What you will need:
Dry Ingredients-
- 1 cup sweet sorghum flour
- 1 cup commercial gluten-free self-raising flour *(see note at the end of post)
- 2 tsp baking powder
- 1 tsp cinnamon
- 1/3 cup raw castor sugar
Wet Ingredients-
- 2 eggs, beaten
- 1/2 cup soy milk (or alternative non-dairy milk)
- 1/4 cup vegetable or rice bran oil
- 1/4 cup pineapple juice (drained from the tin of crushed pineapple)
- 1/2 cup of tinned crushed pineapple (juice drained)
Crumble Topping (optional) -
- 1/8 cup quinoa flakes
- 1/2 - 1 tsp cinnamon
- 2 tsp coconut sugar (or soft brown sugar)
- Olive oil spray
What you need to do:
1. Preheat the oven to 180 degrees Celsius. Prepare a muffin tray by spraying with olive oil spray.
2. Prepare the topping mixture by combining quinoa flakes, cinnamon and coconut sugar and mix well. Set aside.
3. Sift the flours into a bowl with the baking powder and cinnamon. Add sugar and mix until combined.
4. In a jug or bowl, add all the wet ingredients and mix until combined.
5. Add the wet ingredients to the dry ingredients. Mix gently until just combined. Don't overbeat or this will result in a tough muffin.
6. Spoon mixture in to the muffin tray. Sprinkle a teaspoon of the crumble topping mixture and then spray lightly with olive oil.

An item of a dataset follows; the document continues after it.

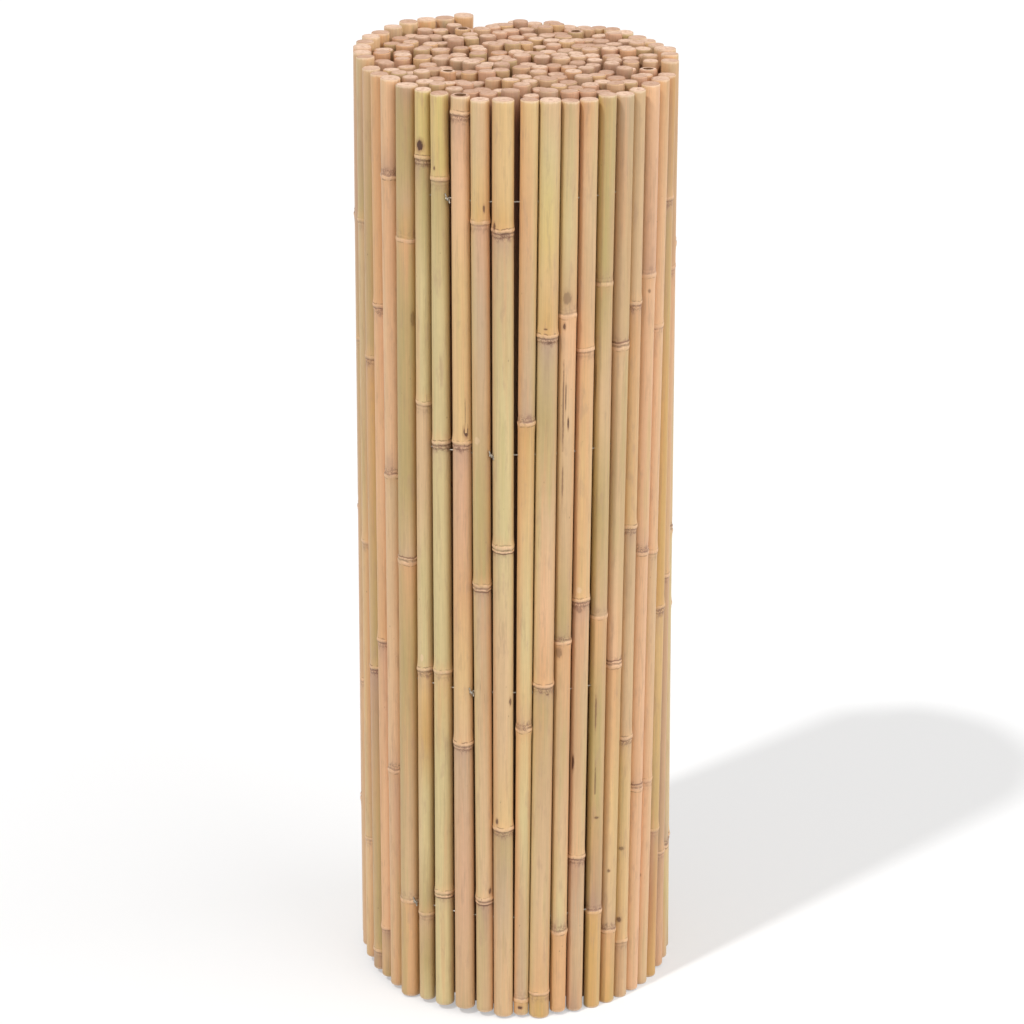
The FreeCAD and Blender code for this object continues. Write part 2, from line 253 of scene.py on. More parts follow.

7. Bake for 25 to 30 minutes.
* Note - the commercial gluten-free self-raising flour mix can be substituted for a combination of other flours with at least 1/3 starch, such as tapioca or potato, as well as 1/3 white or brown rice flour, and 1/3 sorghum flour. In this case you will also need to add an additional 2 teaspoons of baking powder to the dry ingredients.